___ Supplied information ___
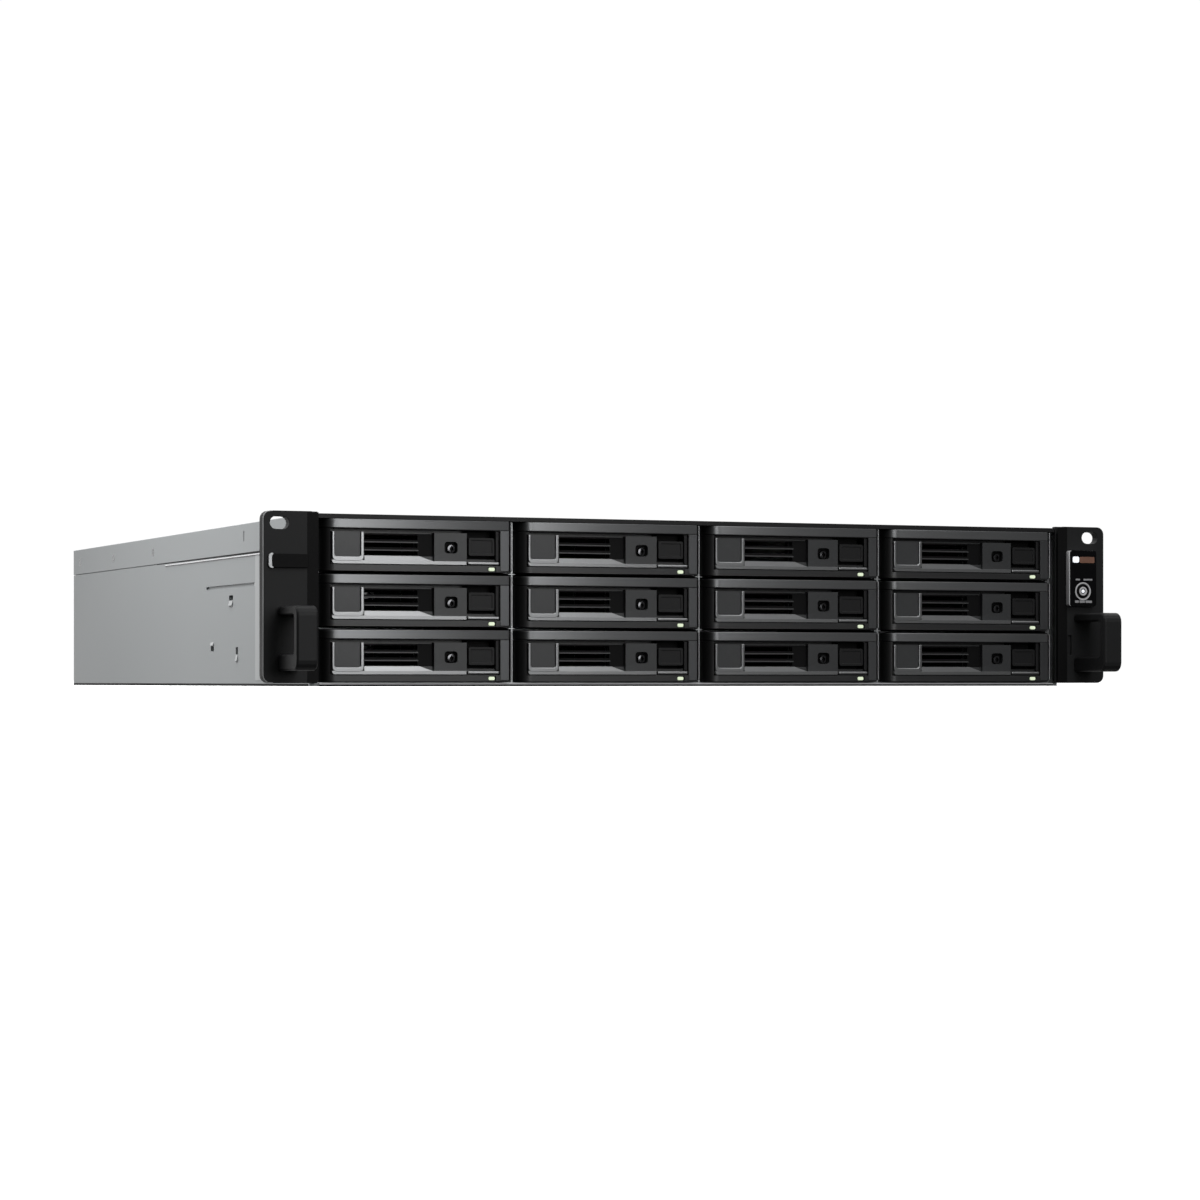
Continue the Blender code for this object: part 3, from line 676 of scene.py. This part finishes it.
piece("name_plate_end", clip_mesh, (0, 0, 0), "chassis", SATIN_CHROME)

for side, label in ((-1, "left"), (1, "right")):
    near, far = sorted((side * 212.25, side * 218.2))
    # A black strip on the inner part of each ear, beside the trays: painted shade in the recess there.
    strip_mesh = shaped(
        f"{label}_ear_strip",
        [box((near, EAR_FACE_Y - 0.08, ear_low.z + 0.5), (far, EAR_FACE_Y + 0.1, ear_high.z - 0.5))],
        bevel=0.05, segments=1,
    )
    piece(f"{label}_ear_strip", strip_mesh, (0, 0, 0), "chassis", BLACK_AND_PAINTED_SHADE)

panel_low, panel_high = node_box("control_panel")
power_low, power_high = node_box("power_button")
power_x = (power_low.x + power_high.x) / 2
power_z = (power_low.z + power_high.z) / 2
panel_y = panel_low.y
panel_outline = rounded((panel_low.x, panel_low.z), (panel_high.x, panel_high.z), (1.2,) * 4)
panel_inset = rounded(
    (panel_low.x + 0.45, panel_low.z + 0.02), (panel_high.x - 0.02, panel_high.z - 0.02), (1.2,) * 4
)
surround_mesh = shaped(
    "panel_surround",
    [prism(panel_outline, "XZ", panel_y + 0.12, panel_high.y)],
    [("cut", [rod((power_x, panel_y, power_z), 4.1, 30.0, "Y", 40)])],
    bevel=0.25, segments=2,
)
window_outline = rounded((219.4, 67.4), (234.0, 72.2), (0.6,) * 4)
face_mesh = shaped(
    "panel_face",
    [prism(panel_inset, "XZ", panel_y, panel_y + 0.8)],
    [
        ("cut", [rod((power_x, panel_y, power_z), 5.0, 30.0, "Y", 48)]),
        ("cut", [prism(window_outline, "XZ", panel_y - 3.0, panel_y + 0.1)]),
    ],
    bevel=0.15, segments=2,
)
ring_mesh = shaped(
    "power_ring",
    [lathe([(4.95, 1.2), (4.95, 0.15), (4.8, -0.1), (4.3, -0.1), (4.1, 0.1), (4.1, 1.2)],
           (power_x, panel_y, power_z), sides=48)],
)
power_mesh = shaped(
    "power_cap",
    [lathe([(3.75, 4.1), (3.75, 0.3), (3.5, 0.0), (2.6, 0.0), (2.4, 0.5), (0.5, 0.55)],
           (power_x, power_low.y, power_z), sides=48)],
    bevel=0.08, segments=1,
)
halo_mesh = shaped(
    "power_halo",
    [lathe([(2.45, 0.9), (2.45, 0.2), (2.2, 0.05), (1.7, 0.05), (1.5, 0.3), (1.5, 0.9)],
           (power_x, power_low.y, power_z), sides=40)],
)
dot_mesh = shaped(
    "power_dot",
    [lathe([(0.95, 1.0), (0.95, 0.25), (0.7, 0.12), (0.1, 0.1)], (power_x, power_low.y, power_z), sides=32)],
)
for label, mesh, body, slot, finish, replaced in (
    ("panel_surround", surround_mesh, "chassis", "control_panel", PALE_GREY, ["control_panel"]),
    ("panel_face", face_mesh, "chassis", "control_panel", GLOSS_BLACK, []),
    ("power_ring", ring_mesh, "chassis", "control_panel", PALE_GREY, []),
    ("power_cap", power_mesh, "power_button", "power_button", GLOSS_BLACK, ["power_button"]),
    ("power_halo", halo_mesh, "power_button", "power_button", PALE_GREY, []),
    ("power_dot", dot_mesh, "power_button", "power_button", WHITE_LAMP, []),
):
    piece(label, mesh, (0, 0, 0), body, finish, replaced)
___
▶ [Aim of the task] Make an exact copy of the listing, including every line.

▶ [Response to this exercise]
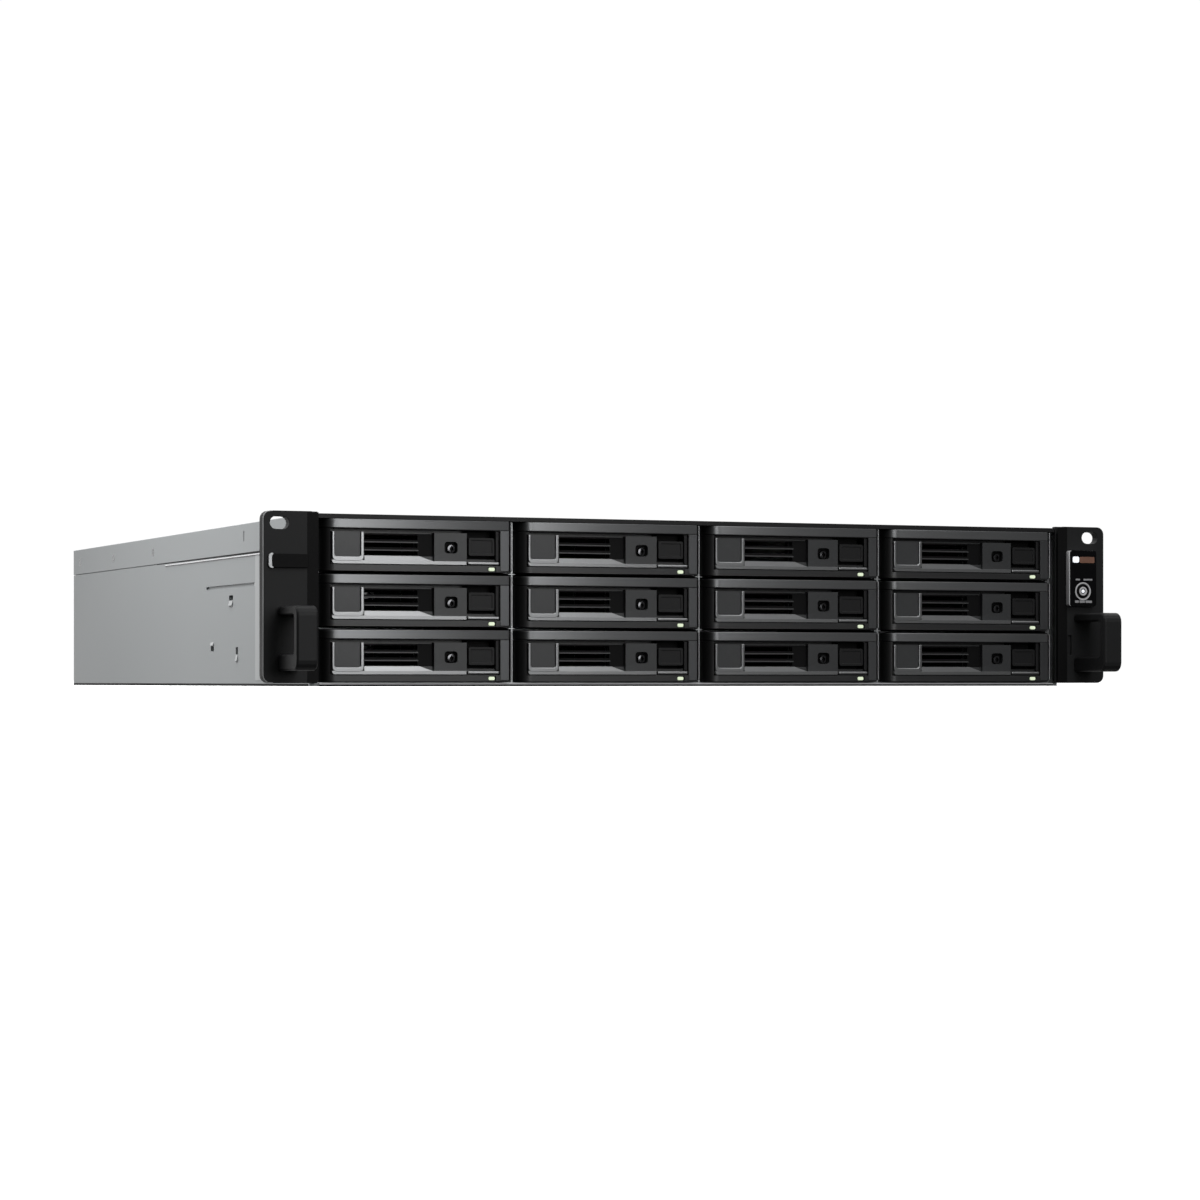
Continue the Blender code for this object: part 3, from line 676 of scene.py. This part finishes it.
piece("name_plate_end", clip_mesh, (0, 0, 0), "chassis", SATIN_CHROME)

for side, label in ((-1, "left"), (1, "right")):
    near, far = sorted((side * 212.25, side * 218.2))
    # A black strip on the inner part of each ear, beside the trays: painted shade in the recess there.
    strip_mesh = shaped(
        f"{label}_ear_strip",
        [box((near, EAR_FACE_Y - 0.08, ear_low.z + 0.5), (far, EAR_FACE_Y + 0.1, ear_high.z - 0.5))],
        bevel=0.05, segments=1,
    )
    piece(f"{label}_ear_strip", strip_mesh, (0, 0, 0), "chassis", BLACK_AND_PAINTED_SHADE)

panel_low, panel_high = node_box("control_panel")
power_low, power_high = node_box("power_button")
power_x = (power_low.x + power_high.x) / 2
power_z = (power_low.z + power_high.z) / 2
panel_y = panel_low.y
panel_outline = rounded((panel_low.x, panel_low.z), (panel_high.x, panel_high.z), (1.2,) * 4)
panel_inset = rounded(
    (panel_low.x + 0.45, panel_low.z + 0.02), (panel_high.x - 0.02, panel_high.z - 0.02), (1.2,) * 4
)
surround_mesh = shaped(
    "panel_surround",
    [prism(panel_outline, "XZ", panel_y + 0.12, panel_high.y)],
    [("cut", [rod((power_x, panel_y, power_z), 4.1, 30.0, "Y", 40)])],
    bevel=0.25, segments=2,
)
window_outline = rounded((219.4, 67.4), (234.0, 72.2), (0.6,) * 4)
face_mesh = shaped(
    "panel_face",
    [prism(panel_inset, "XZ", panel_y, panel_y + 0.8)],
    [
        ("cut", [rod((power_x, panel_y, power_z), 5.0, 30.0, "Y", 48)]),
        ("cut", [prism(window_outline, "XZ", panel_y - 3.0, panel_y + 0.1)]),
    ],
    bevel=0.15, segments=2,
)
ring_mesh = shaped(
    "power_ring",
    [lathe([(4.95, 1.2), (4.95, 0.15), (4.8, -0.1), (4.3, -0.1), (4.1, 0.1), (4.1, 1.2)],
           (power_x, panel_y, power_z), sides=48)],
)
power_mesh = shaped(
    "power_cap",
    [lathe([(3.75, 4.1), (3.75, 0.3), (3.5, 0.0), (2.6, 0.0), (2.4, 0.5), (0.5, 0.55)],
           (power_x, power_low.y, power_z), sides=48)],
    bevel=0.08, segments=1,
)
halo_mesh = shaped(
    "power_halo",
    [lathe([(2.45, 0.9), (2.45, 0.2), (2.2, 0.05), (1.7, 0.05), (1.5, 0.3), (1.5, 0.9)],
           (power_x, power_low.y, power_z), sides=40)],
)
dot_mesh = shaped(
    "power_dot",
    [lathe([(0.95, 1.0), (0.95, 0.25), (0.7, 0.12), (0.1, 0.1)], (power_x, power_low.y, power_z), sides=32)],
)
for label, mesh, body, slot, finish, replaced in (
    ("panel_surround", surround_mesh, "chassis", "control_panel", PALE_GREY, ["control_panel"]),
    ("panel_face", face_mesh, "chassis", "control_panel", GLOSS_BLACK, []),
    ("power_ring", ring_mesh, "chassis", "control_panel", PALE_GREY, []),
    ("power_cap", power_mesh, "power_button", "power_button", GLOSS_BLACK, ["power_button"]),
    ("power_halo", halo_mesh, "power_button", "power_button", PALE_GREY, []),
    ("power_dot", dot_mesh, "power_button", "power_button", WHITE_LAMP, []),
):
    piece(label, mesh, (0, 0, 0), body, finish, replaced)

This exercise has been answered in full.